Vaginismus: A Muscular Problem

Vaginismus: A Muscular Problem 2017-09-29T21:59:12+00:00

Vaginismus, quite simply, is muscle spasm or tightness of the vaginal muscles.

Vaginismus may involve just the ”outside” layer of muscles, but often affects the ”inside” or deep layer of pelvic floor muscles as well. It may be there all the time (“tight vaginal muscles”). Or, the muscles may only tense up when the area is touched or when something tries to come in to the vagina. This could be a tampon, the speculum for your Pap Smear, or your partner’s finger or penis.
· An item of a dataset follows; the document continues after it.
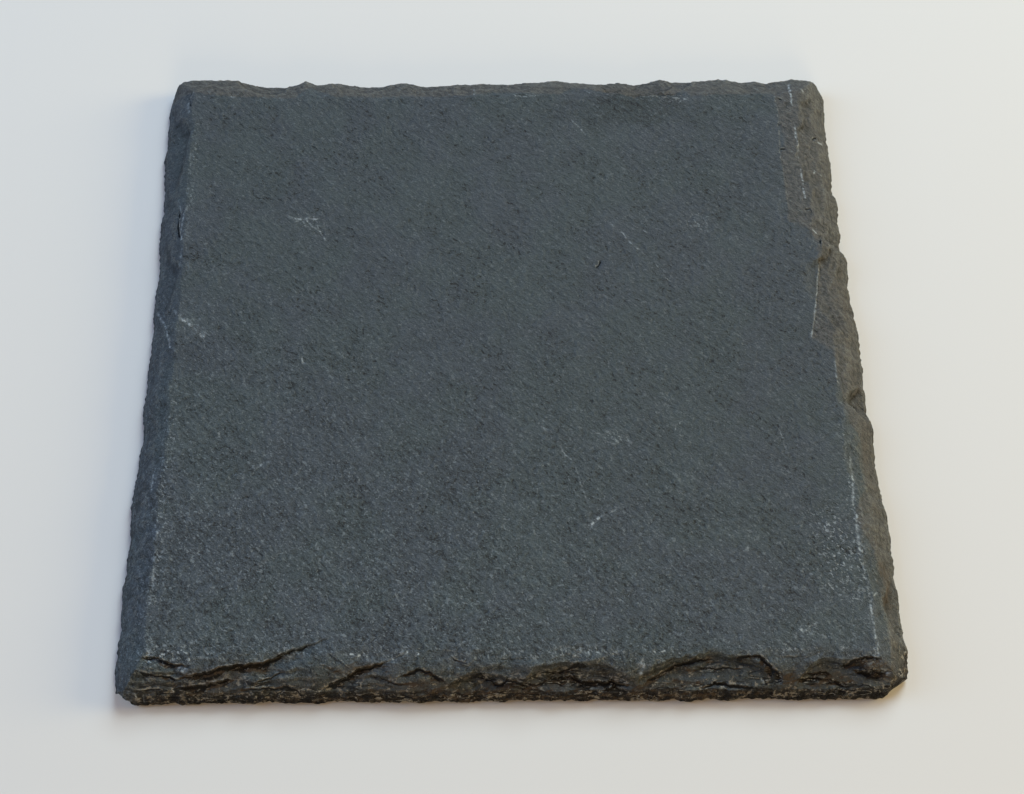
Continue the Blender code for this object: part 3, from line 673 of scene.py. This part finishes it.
def relief(x, y, ledges):
    """Height of the upper surface, with masks of how broken, cracked and lipped it is."""
    z = np.full(x.shape, THICK)
    rough, depth, crack, lip, rust = np.zeros((5, *x.shape))
    for edge, shape in EDGES.items():
        slope = bevel_height(edge, x, y)
        rough = np.where(slope < z, shape["rough"], rough)
        depth = np.where(slope < z, shape["chips"], depth)
        z = np.minimum(z, slope)
    for corner in CORNERS:
        z = np.minimum(z, table(CORNER_BEVEL, inside_corner(corner, x, y)))
    for flake in FLAKES:
        floor, rim = flake_height(flake, x, y)
        crack = np.where(floor < z - 0.05, np.maximum(crack, rim), crack)
        z = np.minimum(z, floor)
    broken = smooth((THICK - z) / 0.5)
    patchy = smooth(0.5 + 1.2 * noise(x, y, 5.0, 75))
    z = layered(z, x, y, rough * broken * patchy)
    z += depth * broken * (chips(x, y, 3.4, 91) + 0.3 * chips(x, y, 1.1, 93) - 0.6)
    for ledge in ledges:
        cut_ledge(ledge, x, y, z, crack, lip, rust)
    z = z + 0.12 * noise(x, y, 26.0, 81) + 0.05 * noise(x, y, 7.0, 83)
    z = np.maximum(z, RIM + 0.2 * noise(x, y, 3.0, 87))
    return z, {"broken": broken, "crack": crack, "lip": lip, "rust": rust}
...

Common symptoms of vaginismus include:

  • Finding sex difficult or impossible due to pain or a feeling of ”blockage”
  • Painful sex
  • Painful Pap Smears, or being unable to have a Pap Smear due to the pain it causes
  • Feeling like your vagina is ”too small” for sex
  • Feeling like “nothing can go in” the vagina

There is a lot of talk about vaginismus being a psychological condition.While psychological factors can be a strong contributing factor in some women, vaginismus always involves a physical problem. This physical problem might be tight muscles, or being unable to relax the pelvic floor muscles, or both. Therefore, physical treatment is often required to overcome the problem.

A common treatment for vaginismus is the use of ”vaginal dilators”. Dilators are cylindrical objects in various sizes that are inserted into the vagina to stretch the muscles and ”get used” to the feeling of something being inserted. However, dilators are sometimes not the best place to start. In fact, sometimes they can make the problem worse. It is important to have an assessment performed by an experienced practitioner, who will choose from an array of techniques to find the most appropriate one for you.
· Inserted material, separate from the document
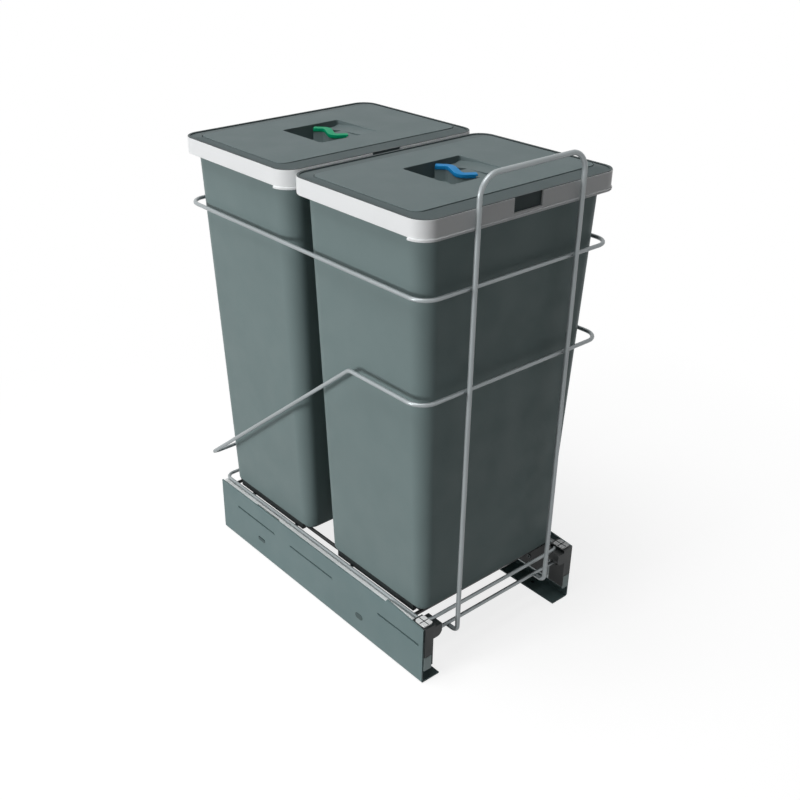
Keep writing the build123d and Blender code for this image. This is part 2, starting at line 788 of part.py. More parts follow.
for bin_name, centre_y in bins:
    with BuildPart() as lid:
        add(rounded_layer(centre_y, lid_seat, lid_half_width, lid_half_depth, lid_corner))
        extrude(amount=lid_edge - lid_seat)
        loft([
            rounded_layer(centre_y, lid_edge, foot_half_width, foot_half_depth, lid_corner),
            rounded_layer(centre_y, lid_top, panel_half_width, panel_half_depth, panel_corner),
        ], ruled=True)
        add(rounded_layer(centre_y, lid_seat, lid_half_width - lid_sheet, lid_half_depth - lid_sheet,
                          lid_corner - lid_sheet))
        extrude(amount=lid_edge - lid_sheet - lid_seat, mode=Mode.SUBTRACT)
        loft([
            rounded_layer(centre_y, lid_edge - lid_sheet, foot_half_width, foot_half_depth, lid_corner),
            rounded_layer(centre_y, lid_top - lid_sheet, panel_half_width, panel_half_depth, panel_corner),
        ], ruled=True, mode=Mode.SUBTRACT)
        # Groove in the flat border, round the foot of the raised panel
        with BuildSketch(Plane.XY.offset(lid_edge - lid_groove_depth)):
            with Locations((0, centre_y)):
                RectangleRounded(2 * (foot_half_width + lid_groove_width),
                                 2 * (foot_half_depth + lid_groove_width), lid_corner)
                RectangleRounded(2 * foot_half_width, 2 * foot_half_depth, lid_corner, mode=Mode.SUBTRACT)
        extrude(amount=lid_groove_depth, mode=Mode.SUBTRACT)
        # Recess: its walls hang below the panel, and are closed by a floor
        add(rounded_layer(centre_y, recess_floor - lid_sheet, recess_half_width + lid_sheet,
                          recess_half_depth + lid_sheet, recess_corner + lid_sheet))
        extrude(amount=recess_depth)
        add(rounded_layer(centre_y, recess_floor, recess_half_width, recess_half_depth, recess_corner))
        extrude(amount=recess_depth, mode=Mode.SUBTRACT)
        # Ramp on the thumb side of the grip, with a lower step in front
        with BuildSketch(section_plane(centre_y - recess_half_depth)):
            with BuildLine():
                Polyline(
                    (ramp_start, recess_floor),
                    (ramp_start, lid_top - ramp_depth),
                    (recess_half_width, lid_top - ramp_end_depth),
                    (recess_half_width, recess_floor),
                    close=True,
                )
            make_face()
        extrude(amount=-2 * recess_half_depth)
        with BuildSketch(Plane.XY.offset(recess_floor)):
            with Locations(((step_start + ramp_start) / 2, centre_y + (step_end - recess_half_depth) / 2)):
                Rectangle(ramp_start - step_start, step_end + recess_half_depth)
        extrude(amount=recess_depth - step_depth)
        # The grip itself, up to the seat of its marker
        add(grip_outline(centre_y, grip_width, marker_seat))
        extrude(amount=lid_top - marker_seat, mode=Mode.SUBTRACT)
        add(grip_outline(centre_y, grip_width, recess_floor))
        extrude(amount=marker_seat - recess_floor)
    save(lid, bin_name + "_lid")

    with BuildPart() as marker:
        add(grip_outline(centre_y, grip_width - marker_margin, marker_seat))
        extrude(amount=marker_sheet)
    save(marker, bin_name + "_lid_marker")
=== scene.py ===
import math

import bmesh
import bpy
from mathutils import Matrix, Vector


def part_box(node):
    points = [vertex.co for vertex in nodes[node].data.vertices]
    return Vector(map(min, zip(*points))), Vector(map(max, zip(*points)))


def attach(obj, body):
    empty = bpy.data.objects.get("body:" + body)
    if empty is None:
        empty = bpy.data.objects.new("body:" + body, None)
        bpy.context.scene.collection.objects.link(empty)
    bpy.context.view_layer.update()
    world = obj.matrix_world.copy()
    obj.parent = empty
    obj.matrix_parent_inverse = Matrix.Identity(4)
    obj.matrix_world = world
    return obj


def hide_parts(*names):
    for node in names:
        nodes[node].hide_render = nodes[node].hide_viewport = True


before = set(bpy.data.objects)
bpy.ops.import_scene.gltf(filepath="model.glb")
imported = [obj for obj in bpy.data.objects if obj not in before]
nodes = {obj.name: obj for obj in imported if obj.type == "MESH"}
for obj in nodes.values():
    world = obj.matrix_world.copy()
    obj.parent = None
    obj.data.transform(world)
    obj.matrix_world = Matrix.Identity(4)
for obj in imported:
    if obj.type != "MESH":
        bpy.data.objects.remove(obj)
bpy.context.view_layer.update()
SIDES = (("left", -1), ("right", 1))
MM = 0.001

# Brackets
# Two grey L brackets stand on the cabinet floor with their flanges turned in, held by screws
# whose near-black colour is painted shade. They are bent from 2 mm sheet with pressed beads,
# powder coated to a fine orange peel, and a dark oval in each of the two holes that reach the
# slide is painted shade for the dark inside the hole.


def shade(red, green, blue):
    """A colour picked on screen, 0 to 255, as the linear colour a material takes."""
    scaled = [value / 255 for value in (red, green, blue)]
    linear = [v / 12.92 if v <= 0.04045 else ((v + 0.055) / 1.055) ** 2.4 for v in scaled]
    return (*linear, 1.0)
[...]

Sometimes vaginal dilators will be the right place to start. Even so, you need some professional advice on which ones to choose. There is a great range of dilators available at the wonderful site Pelvic Floor Exercise. Once we know vaginal dilators are right for you, you might still dread the thought of using them. If so, you might find it useful to read my series on how to make using vaginal dilators less unappealing.

People often feel nervous about having an assessment for their vaginismus. Yes, we do need to do a vaginal examination, which is something you may dread. You can rest assured that with an experienced and skilled practitioner, this will be as gentle as it possibly can be. Having a comprehensive assessment is the first and essential step to recovering from vaginismus.